“Thank you India
Thank you terror
Thank you disillusionment
Thank you frailty
Thank you consequence
Thank you thank you silence”
Happy Thanksgiving, everyone!
One year ago I was in the hospital undergoing conditioning chemotherapy in preparation for my bone marrow transplant.
In many ways, it’s been a long year but in others, the time has passed as quickly as the blink of an eye. I’m very thankful to be alive and feeling so well on this beautiful day.
A big thank you to all of our family and friends who’ve loved and supported us throughout, with extra special thanks to the brave and generous woman who donated her marrow to save my life. I hope I’ll be able to know her identity soon so that I may thank her personally.
We wish you all a safe and happy holiday. To our non-USA readers, we wish a beautiful day as well!

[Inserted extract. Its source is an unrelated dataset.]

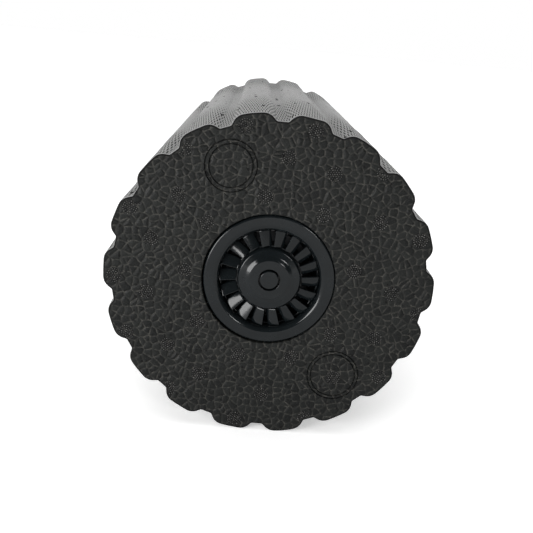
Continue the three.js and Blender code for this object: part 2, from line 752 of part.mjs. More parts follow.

p.s. I saw my hematologist yesterday, just the regular monthly check-up. I also got my stitches out from my salivary gland biopsy. My blood counts continue to look good:
WBC: 4700 (norm 3000-11200)
Granulocytes (~ANC): 3100 (norm 1400-9200)
Platelets: 277 (norm 150-450)
RBC: 3.87 (norm 3.90-4.90)
HGB (hemoglobin): 13.6 (norm 11.5-14.3)
HCT (hematocrit): 39.7 (norm 34.0-42.2)
Bilirubin 0.6 (normal 0.0 – 1.2)
AST 40 (normal 0-40)
ALT 37 (normal 0-40)
Alkaline Phosphatase, S 194 (norm 25-150)
I got the salivary gland biopsy results back from the NIH dentist:
“Based on the pathology report and your clinical exam, it looks like you have cGVHD of your salivary glands and, to a much lesser extent, of your mouth in general. Your salivary glands are chronically inflamed, and they are beginning to become fibrotic and decrease in size. There are patchy groups of immune cells around the ducts (where saliva exits) and also around the acinar cells, which make the saliva. This biopsy result is very similar to what is seen in early Sjogren’s syndrome, though there are some differences. You may benefit from using an anti-inflammatory mouth rinse, such as dexamethasone, to control the inflammation in your salivary glands and prevent or slow further fibrosis of the glands. Unfortunately, once the glands have become fibrotic, they won’t return to function. I would be happy to call in a prescription for corticosteroid (dexamethasone) mouth rinse for you. This is something you would use 3 times a day for 2 weeks, and then if your dry mouth improves as the inflammation goes down, you could continue using it every other day.”